LAS VEGAS -- Otto Porter hit his first two shots of the Washington Wizards' Summer League opener against the Golden State Warriors ... and then hit one of his last 11, often disappearing from the offense in an ugly 56-52 loss. Afterwards, multiple people with the Wizards noted that they wanted to see him find ways to be more aggressive.

"He's got to be more assertive. He's got to find some of his own offense sometimes on the court. I could run plays for him, get him shots. But if those don't work, now what?" Wizards summer league coach Sam Cassell said. "There are things he's got to do himself. He did it at Georgetown, and he can do it here."

Bradley Beal, watching from the stands, agreed with Cassell.

"I think with Otto, he was probably pressuring himself, trying to impress everybody and show everybody what he's capable of doing. But he just needs to go out there and have fun," Beal said.

Part of the struggles could be explained by Porter's role in the offense. As expected, the Wizards experimented with him, testing the limits of his versatility by often playing him at shooting guard. While he played over half the game at small forward as well, the difference may have contributed to Porter's relative passivity.

Everyone along the way, though, acknowledges that it's a work in progress. Testing a players' limits is exactly what Summer League is about, after all.

"Shooting guard. Small forward. We'll have him bring the ball up the court sometimes," Cassell said. "We're just trying to figure out the things he can do in our offense. That's why I started him at the 2 guard. Here's the thing: the 2 position and the 3 position in our offense is really the same."

Porter, for his part, acknowledged that the transition to shooting guard was "difficult," but he thinks it's something he'll eventually "be able to handle." His postgame interview seemed to indicate that he understands this is all a work in progress.

"I'm not going to beat myself up over it, but I know I can perform better next game," Porter said.

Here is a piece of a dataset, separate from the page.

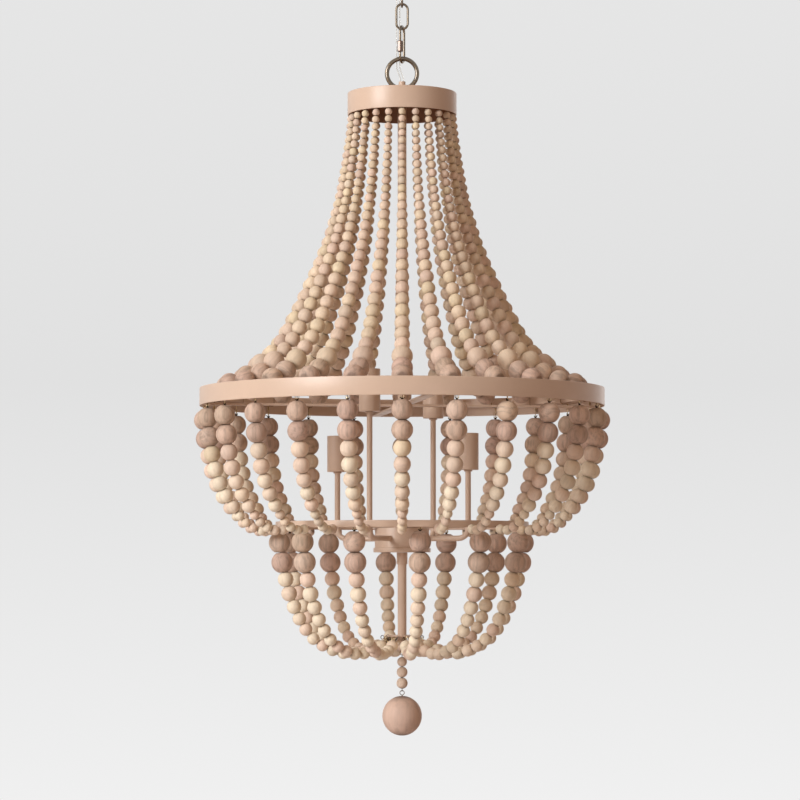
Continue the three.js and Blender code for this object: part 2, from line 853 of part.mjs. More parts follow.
const frame = new THREE.Group();
frame.add(piece("hanging_loop", brassFinish, hangingLoop()));
frame.add(piece("cap_band", frameFinish, capBand()));
frame.add(piece("centre_stem", frameFinish, centreStem()));
frame.add(facing(piece("main_ring", frameFinish, mainRing()), spiderAngle));
frame.add(facing(piece("ring_spider", frameFinish, ringSpider()), spiderAngle));
frame.add(facing(piece("lower_ring", frameFinish, lowerRing()), spokeAngle));
frame.add(piece("hub_canister", frameFinish, hubCanister()));
frame.add(piece("lower_stem", frameFinish, lowerStem()));

for (let i = 0; i < 4; i++) {
  const tall = i % 2 === 0;
  const rise = tall ? tallCoverRise : shortCoverRise;
  const height = tall ? tallCoverHeight : shortCoverHeight;
  const angle = firstArmAngle + (i * Math.PI) / 2;
  frame.add(facing(piece(`candle_arm_${i + 1}`, frameFinish, candleArm(rise)), angle));
  const cover = piece(`socket_cover_${i + 1}`, frameFinish, socketCover(rise, height));
  const socket = piece(`lamp_socket_${i + 1}`, socketFinish, lampSocket(rise, height));
  frame.add(facing(cover, angle), facing(socket, angle));
}

const strands = new THREE.Group();
const strand = solidOf(mainStrand());
for (let i = 0; i < strandCount; i++) {
  const name = `bead_strand_${String(i + 1).padStart(2, "0")}`;
  strands.add(facing(piece(name, woodFinish, strand), (i * 2 * Math.PI) / strandCount));
}
const pair = lowerPair();
for (let i = 0; i < lowerPairCount; i++) {
  const angle = lowerTierAngle + ((i + 0.25) * 2 * Math.PI) / lowerPairCount;
  strands.add(facing(piece(`lower_strand_pair_${i + 1}`, woodFinish, pair), angle));
}

const drop = new THREE.Group();
drop.add(piece("drop_beads", woodFinish, dropBeads()));
drop.add(piece("drop_ball", largeWoodFinish, dropBall()));

chandelier.add(ceiling, chain, frame, strands, drop);

export default chandelier;
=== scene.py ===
import math
import random

import bpy
import numpy as np
from mathutils import Matrix, Vector


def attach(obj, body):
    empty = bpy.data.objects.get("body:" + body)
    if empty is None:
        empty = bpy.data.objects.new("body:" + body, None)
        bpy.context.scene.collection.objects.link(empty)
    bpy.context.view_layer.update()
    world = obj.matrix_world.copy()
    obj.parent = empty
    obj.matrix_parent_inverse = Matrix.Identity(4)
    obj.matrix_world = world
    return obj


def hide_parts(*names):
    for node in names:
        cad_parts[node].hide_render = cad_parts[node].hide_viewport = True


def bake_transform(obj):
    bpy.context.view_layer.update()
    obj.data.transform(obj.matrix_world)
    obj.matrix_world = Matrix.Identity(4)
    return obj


# The looks of a beaded chandelier on a short chain. Sizes are millimetres in the part's own
# frame: the origin is in the ceiling, +Z points up and the front looks along -Y.
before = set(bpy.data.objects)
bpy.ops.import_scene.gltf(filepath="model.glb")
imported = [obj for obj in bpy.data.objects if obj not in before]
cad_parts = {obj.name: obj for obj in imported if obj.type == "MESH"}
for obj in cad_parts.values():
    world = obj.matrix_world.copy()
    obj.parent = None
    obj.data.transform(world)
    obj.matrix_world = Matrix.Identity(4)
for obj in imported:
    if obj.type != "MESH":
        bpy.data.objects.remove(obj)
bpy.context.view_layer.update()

MM = 0.001
SEED = 24

# ---- Sizes ----
CANOPY_RADIUS = 65
CANOPY_CROWN_RADIUS = 24
CANOPY_DEPTH = 30
CANOPY_WALL = 1.2
NIPPLE_RADIUS = 5
NIPPLE_BORE_RADIUS = 3.7
NIPPLE_BORE_DEPTH = 12.3
COLLAR_RADIUS = 8
COLLAR_TOP = -30.3
COLLAR_UNDERSIDE = -39.3
CANOPY_RING_MIDDLE = -49.26
CANOPY_RING_RADIUS = 12
CANOPY_RING_WIRE = 4
LINK_LENGTH = 40
LINK_WIDTH = 20
LINK_WIRE = 3.5
UPPER_LINK_TOP = -55.46
LOWER_LINK_TOP = -88.16
QUICK_LINK_TOP = -120.66
QUICK_LINK_LENGTH = 56
QUICK_LINK_WIDTH = 20.5
QUICK_LINK_WIRE = 3.7
QUICK_LINK_TURN = math.radians(70)
SLEEVE_UNDERSIDE = -160.91
SLEEVE_LENGTH = 16
SLEEVE_ACROSS_CORNERS = 8.8
LOOP_MIDDLE = -191.16
LOOP_RADIUS = 21.75
LOOP_BAR = 6.5
SHANK_RADIUS = 7.5
NIPPLE_TOP = -203.06
CAP_TOP = -220.46
CAP_UNDERSIDE = -251.96
CAP_RADIUS = 78.6
CAP_WALL = 2
STEM_RADIUS = 6.35
RING_TOP = -646.96
RING_UNDERSIDE = -672.66
RING_RADIUS = 290
RING_WEB = 16
RING_INNER_LIP = 12
RING_WALL = 2
SPIDER_WIDTH = 14
SPIDER_THICKNESS = 3
SPIDER_BOSS_RADIUS = 13
SPIDER_BOSS_HEIGHT = 8
SPIDER_ANGLE = math.radians(8)
HUB_TOP = -846.46
HUB_RADIUS = 39
FLANGE_RADIUS = 41
FLANGE_TOP = -875.16
FLANGE_UNDERSIDE = -881.46
LOWER_RING_RADIUS = 181
LOWER_RING_UNDERSIDE = -847.46
LOWER_RING_HEIGHT = 9.5
LOWER_RING_WALL = 2.5
SPOKE_WIDTH = 14
SPOKE_THICKNESS = 2.5
SPOKE_BOSS_RADIUS = 16
SPOKE_ANGLE = math.radians(19)
ARM_RADIUS = 4
ARM_REACH = 104
ARM_BEND = 17
ARM_LEVEL = HUB_TOP - 15.4
ARM_COLLAR_RADIUS = 6
ARM_COLLAR_HEIGHT = 2
ARM_TIP = 7
ARM_ANGLES = [math.radians(-26 + 90 * i) for i in range(4)]
COVER_FLOORS = [HUB_TOP + 161.7, HUB_TOP + 81.5]
COVER_HEIGHTS = [60, 52]
COVER_RADIUS = 15
COVER_WALL = 1.2
COVER_FLOOR = 2
SOCKET_RADIUS = 12
SOCKET_BORE_RADIUS = 7
SOCKET_BORE_DEPTH = 26
SOCKET_SINK = 5
COUPLER_RADIUS = 7.75
COUPLER_TOP = -881.76
COUPLER_UNDERSIDE = -898.46
COLLECTOR_TOP = -999.46
COLLECTOR_UNDERSIDE = -1001.46
COLLECTOR_RADIUS = 22
CUP_RADIUS = 9.5
CUP_MIDDLE = -1012.96
EYE_RADIUS = 3.15
EYE_WIRE = 1
CUP_EYE_MIDDLE = -1024.665
DROP_LOOP_RADIUS = 2.75
DROP_LOOP_MIDDLES = [-1029.265, -1076.865]
DROP_BEADS_TOP = -1030.465
DROP_BEAD_SIZES = [14, 15.5, 16]
BALL_EYE_MIDDLE = -1081.465
BALL_RADIUS = 28.2
BALL_MIDDLE = -1114.065
CLEARANCE = 0.3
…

Time will tell, of course, but Porter's hardly the only rookie that struggled in his debut. Ben McLemore of the Sacramento Kings, for example, shot 4-23, including 1-11 from three-point range, and Trey Burke of the Utah Jazz, Michael Carter-Williams of the Philadelphia 76ers and Kentavious Caldwell-Pope all had their issues in Orlando.

"Of course, it's your first game in the league. That's the way it is," Porter said. "You've got to go through that stage."